Eine Frage der Haltung

 

Wir greifen mit diesem Heft ein Thema auf, das nicht nur äußerst aktuell, sondern auch von viel Sehnsucht geprägt ist. Ein Thema, das uns auf den ersten Blick in die geografische Ferne zu verweisen scheint, das aber bei genauerem Hinsehen ungemein wichtig für unsere Gesellschaft auch hier in Europa, hier in Südtirol ist. Wir leben in einer glücklichen Situation der Kriegslosigkeit, aber in vielen Bereichen zeigt sich, dass Frieden mehr bedeutet. Wenn Sie den Inhalt betrachten, können Sie erkennen, mit wie vielen Begriffen das Wort Frieden assoziierbar ist. Von Friedenserziehung, Gewaltprävention, Empathie, Konfliktbewältigung, Toleranz, Respekt, ja sogar von FriedensFÄHIGKEIT ist die Rede. Es sind unterschiedliche Zugänge, Perspektiven, Handlungs- und Reflexionsräume.

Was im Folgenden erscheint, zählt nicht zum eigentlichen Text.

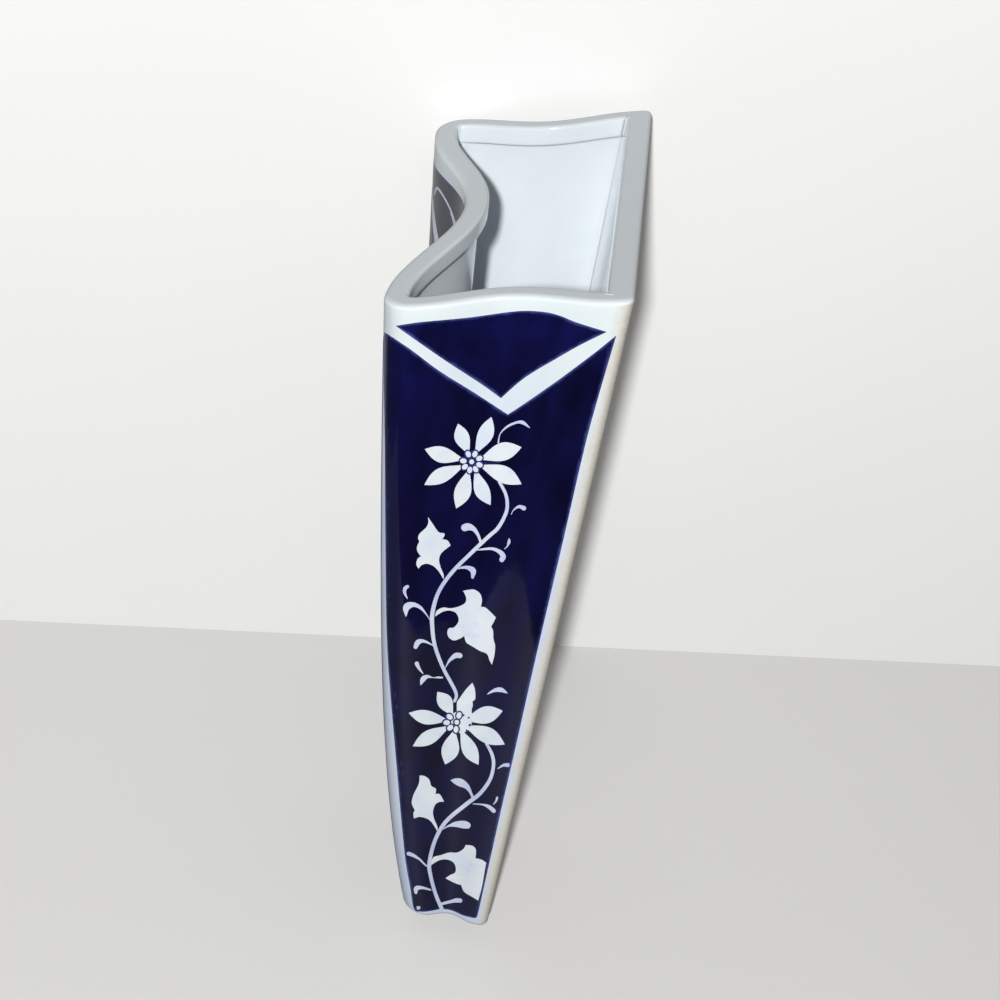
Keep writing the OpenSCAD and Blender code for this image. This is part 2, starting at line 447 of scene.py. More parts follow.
def mixed(tree, factor, a, b):
    node = tree.nodes.new("ShaderNodeMix")
    node.data_type = "RGBA"
    tree.links.new(factor, node.inputs["Factor"])
    for value, socket in ((a, node.inputs["A"]), (b, node.inputs["B"])):
        if isinstance(value, tuple):
            socket.default_value = (*value, 1)
        else:
            tree.links.new(value, socket)
    return node.outputs["Result"]


def patches(tree, look, start=0, end=1, stretch=(1, 1, 1), detail=3):
    scale, low, high = look
    return spread(tree, noiseOf(tree, scale, stretch, detail), low, high, start, end)


def attributeOf(tree, name):
    node = tree.nodes.new("ShaderNodeAttribute")
    node.attribute_name = name
    return node.outputs["Fac"]


def roughen(tree, shader, parts):  # parts are (scale, depth in millimetres, stretch)
    total = None
    for scale, depth, stretch in parts:
        height = calc(tree, "MULTIPLY", noiseOf(tree, scale, stretch), depth * mm)
        total = height if total is None else calc(tree, "ADD", total, height)
    bump = tree.nodes.new("ShaderNodeBump")
    bump.inputs["Distance"].default_value = 1
    tree.links.new(total, bump.inputs["Height"])
    tree.links.new(bump.outputs["Normal"], shader.inputs["Normal"])


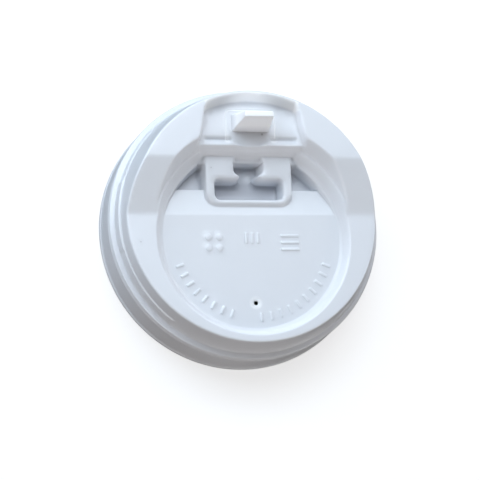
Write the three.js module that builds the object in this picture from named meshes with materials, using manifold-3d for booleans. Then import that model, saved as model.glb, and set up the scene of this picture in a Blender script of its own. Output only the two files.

Es geht darum, Kindern von klein auf die Möglichkeit zu geben, Mitgefühl zu entwickeln, sie auch in der Schule tagtäglich in ihrem Mitgefühl zu unterstützen. Und da kommt den Eltern, den Erzieherinnen und Erziehern und den Lehrpersonen eine unüberschätzbare Bedeutung zu, deren sie sich selbst vielleicht nicht bewusst sind: Empathie und Interaktionskompetenz. So können später auch speziellere Unterrichtsbereiche der Friedenserziehung nachhaltig sein. Selbst die Wahl der Worte, mit denen wir als Erziehende und Lehrpersonen auf Fehler oder Misserfolge reagieren, prägt entscheidend das Einfühlungs-vermögen der Kinder. Besonders spannend hierzu ist der Themenbeitrag von Jutta Kienbaum. Die Pädagogik selbst muss friedensfördernd sein, wie der Klagenfurter Friedensforscher und Friedenspädagoge Werner Wintersteiner von Robert Pechhacker und Renate Grasse zitiert wird. Sie bieten in ihrem Beitrag eine wertvolle Analyse verschiedener Ebenen der Friedenserziehung.

Die Aufarbeitung eines solchen Themas umfasst also im Großen drei Bereiche: Den Blick auf den Zugang der Kinder und Jugendlichen zum Thema, die Bedeutung für Lehrkräfte und Eltern und schließlich konkrete Beispiele aus dem Unterricht. Die Vielfältigkeit der Zugänge, die Unterschiedlichkeit der Teilbereiche von Friedenspädagogik zeigt, wie viel zu tun ist, wie viel Bedarf an Frieden es im Alltag gibt, wie viele Möglichkeiten und Chancen wir aber auch haben.

Noch ein Gedanke: Mehrfach tritt im Zusammenhang mit diesem Thema auch das Wort Kompetenz auf und so manche von Ihnen, liebe Leserinnen und Leser, werden aufgrund der Häufigkeit dieses Begriffes im Kontext der (Ober-)Schulreform dieses Wortes überdrüssig sein. Freilich: Man kann mit sogenannten Killerphrasen (Das ist ja eh nur Blabla, ein neues Modewort für Althergebrachtes, vielleicht sogar ein Unwort des Jahres…) dem Wort die Kraft nehmen und so tun, als hätte dieser Ausdruck keine wirkliche Bedeutung und folglich keine echte Konsequenz. Ich mag solche Killerphrasen nicht: In Goethes Faust heißt es: „Doch ein Begriff muss bei dem Worte sein!“ – Es geht darum, dem Wort die Chance zu geben! Es ist viel von Kommunikations- und von Sozialkompetenz die Rede: Vielleicht können wir – auch diejenigen von uns, die diese Schlagworte nicht mögen – sie unter dem Aspekt Friedensfähigkeit neu lesen und ihnen, auch für uns selbst, etwas abgewinnen.